# New REVO Advert - Recognise The Car Anyone?!



## Adam RRS (May 25, 2006)

Sorry guys, had to take this away..... Dean said... and you dont want to upset Dean.... hes scary!


----------



## rustyintegrale (Oct 1, 2006)

I'm sure Wak will be delighted when he sees his customer's car advertising a competitor's product... :wink:

Who put the ad. together?

Cheers

Rich


----------



## Hammer216 (Apr 28, 2008)

Show off :lol:


----------



## Adam RRS (May 25, 2006)

Its actually Dean who owns the royalties to my pictures so he can sell to who he likes....

Wak knows I love him lol


----------



## rustyintegrale (Oct 1, 2006)

Adam TTR said:


> Its actually Dean who owns the royalties to my pictures so he can sell to who he likes....
> 
> Wak knows I love him lol


Yeah but you should be charging model repeat fees to Dean... :wink:


----------



## Adam RRS (May 25, 2006)

I took the liberty of asking and I got told where to go....

I'll get m'i coat!


----------



## R6B TT (Feb 25, 2003)

Revo may have just taken it anyway from somewhere, they did with their original code which they nicked from APR. 
There was a court case about it.


----------



## Adam RRS (May 25, 2006)

Well Dean sent it to me himself so im doubtful


----------



## T3RBO (Dec 9, 2003)

Could be the start of something new...

NEXT YEARS POSTER


----------



## Adam RRS (May 25, 2006)

T3RBO said:


> Could be the start of something new...
> 
> NEXT YEARS POSTER


HA HA Bloody HA!!

At least give me Iceland!

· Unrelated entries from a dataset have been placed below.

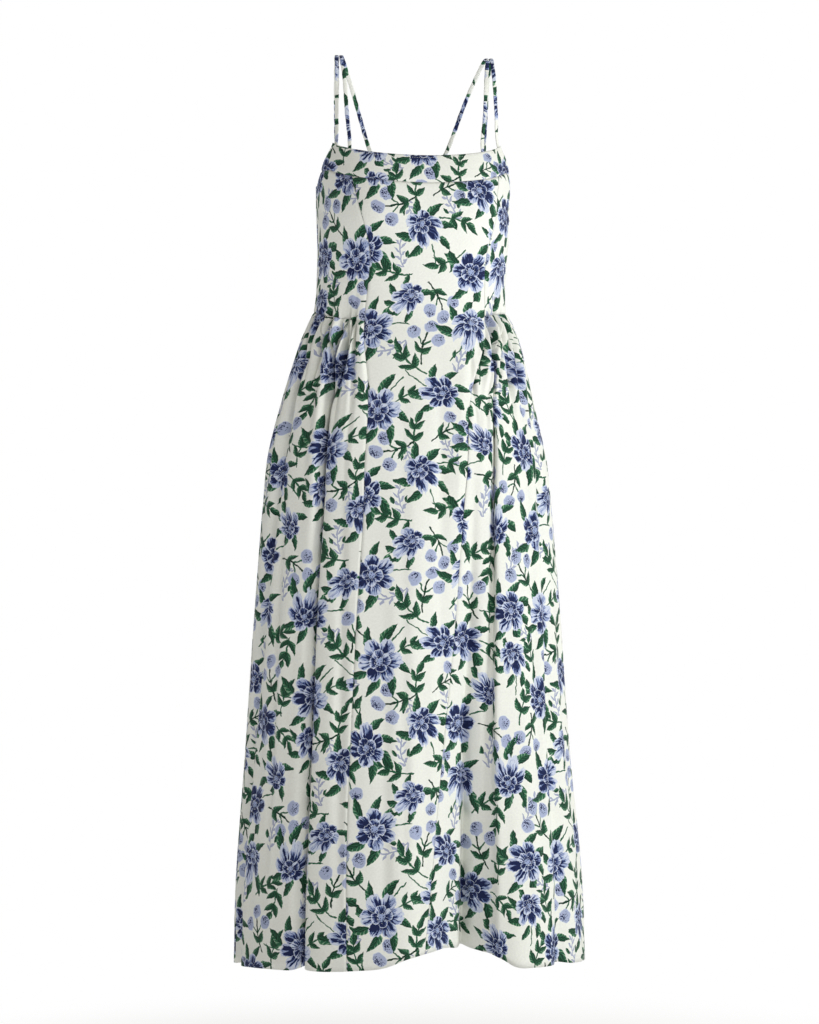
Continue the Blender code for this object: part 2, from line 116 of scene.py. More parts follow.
# The hanging folds. Angle and depth are read at the four drops of STATIONS.
STATIONS = (390, 500, 800, 1262)
Fold = namedtuple("Fold", "name angle depth before after lean")
FOLDS = (
    Fold("right side", (-72, -69, -78, -84), (3, 9, 12, 9), 16, 16, 0),
    Fold("right front", (-46.5, -41, -41, -41.5), (18, 33, 39, 46), 14, 9, 19),
    Fold("front valley", (24, 22, 16, 14), (0, 0, 20, 62), 54, 38, 0),
    Fold("front crease", (26, 22, 17, 15), (0, 0, 5, 13), 9, 7, 0),
    Fold("left front", (44.5, 36.5, 27.5, 22), (10, 15, 11, 3), 17, 6, 12),
    Fold("left side", (74, 66, 58, 51), (3, 8, 9, 11), 15, 18, 0),
    Fold("left back side", (98, 104, 106, 109), (3, 16, 30, 42), 24, 15, 4),
    Fold("left back", (124, 127, 130, 133), (2, 10, 20, 27), 20, 24, 0),
    Fold("left of the zip", (147, 151, 154, 158), (2, 12, 27, 45), 17, 26, -4),
    Fold("right of the zip", (-150, -156, -159, -164), (2, 10, 22, 38), 24, 18, 4),
    Fold("right back", (-126, -131, -137, -141), (3, 15, 31, 44), 16, 25, -5),
    Fold("right back side", (-103, -107, -111, -113), (2, 10, 18, 24), 20, 20, 0),
)
HEM_LIFT, FOLD_RELEASE = 0.27, 60

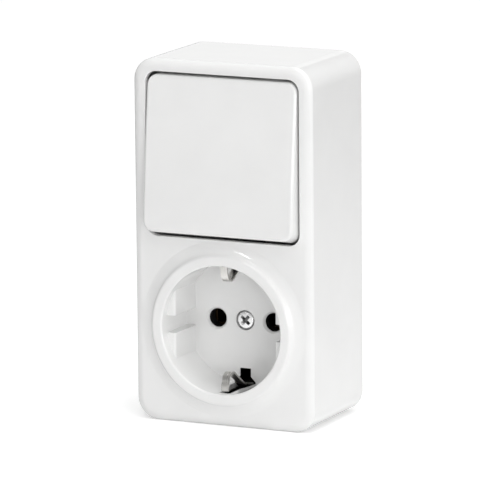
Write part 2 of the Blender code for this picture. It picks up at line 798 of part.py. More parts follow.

Lidl.... IMO they're a bit "Do as you likey"


----------



## robokn (Feb 21, 2006)

Does Dean actually know about the usage ????


----------



## Adam RRS (May 25, 2006)

Yeah, Dean e mailed it to me....


----------



## DeanTT (Sep 11, 2006)

Adam you Penis, you weren't meant to post that!!! :lol:


----------



## J55TTC (Apr 25, 2005)

:lol:


----------



## Adam RRS (May 25, 2006)

You never said!!!


----------